El inicio de la Guerra Fría vino aparejado con el proceso de descolonización global, momento que en la URSS se presentó al mundo ideológicamente como el polo opuesto al imperialismo europeo. Además de lo anterior, el sistema soviético ofrecía un modelo de modernización acelerada que fue atractivo para las nacientes repúblicas descolonizadas, permitiéndole a la URSS ampliar su esfera de influencia territorial.

Paralelamente, en Europa y en Estados Unidos los estudios imperiales tendían a definir a un imperio moderno, siguiendo la línea del economista inglés John A. Hobson, como formaciones eminentemente ligadas a la industrialización y el desarrollo de economías capitalistas. En estas definiciones era habitual considerar que la URSS no lograba encajar, pues el tipo de organización económica centralmente planificada no permitía la aplicación de tal categoría. Más aún, se consideraba que incluso durante la época prerrevolucionaria Rusia había sido objeto de colonización, y no un poder colonizador, gracias a la matriz financiera europea que permitió el incipiente desarrollo industrial ruso a fines del siglo XIX.

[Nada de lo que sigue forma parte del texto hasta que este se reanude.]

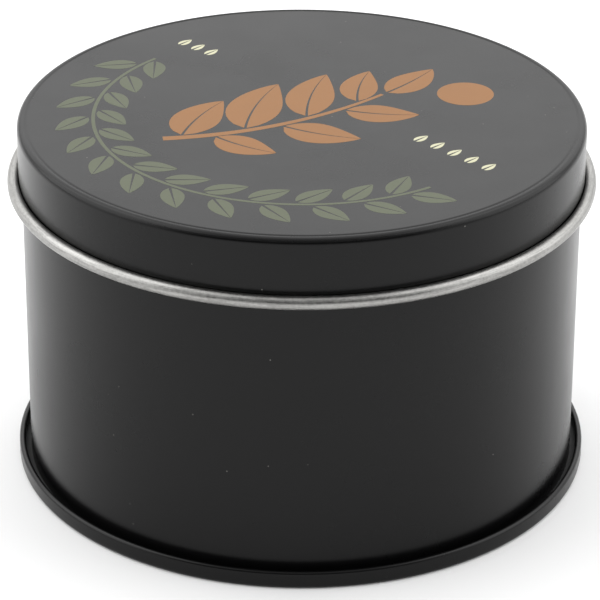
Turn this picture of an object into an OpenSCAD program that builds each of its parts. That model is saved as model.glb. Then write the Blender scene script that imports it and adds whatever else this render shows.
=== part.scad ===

Mediante esta revisión histórica, hemos podido vislumbrar que la aplicación de la categoría imperial a Rusia ha sido un ejercicio permanentemente discutido. La llegada de Putin al poder y su forzoso reclamo en la arena internacional nos hacen preguntarnos nuevamente sobre su aplicabilidad. En cierta medida, la inestabilidad de lo imperial cuando nos referimos a Rusia se explica en que las definiciones de imperio moderno han tendido a basarse, casi exclusivamente, en las experiencias europeas y la ilusión del avance inexorable del Estado-nación como modelo universal. En ese sentido, se hace relevante estudiar el caso ruso con el fin de enriquecer nuestras definiciones de colonia e imperio para afrontar un mundo cambiante y complejo.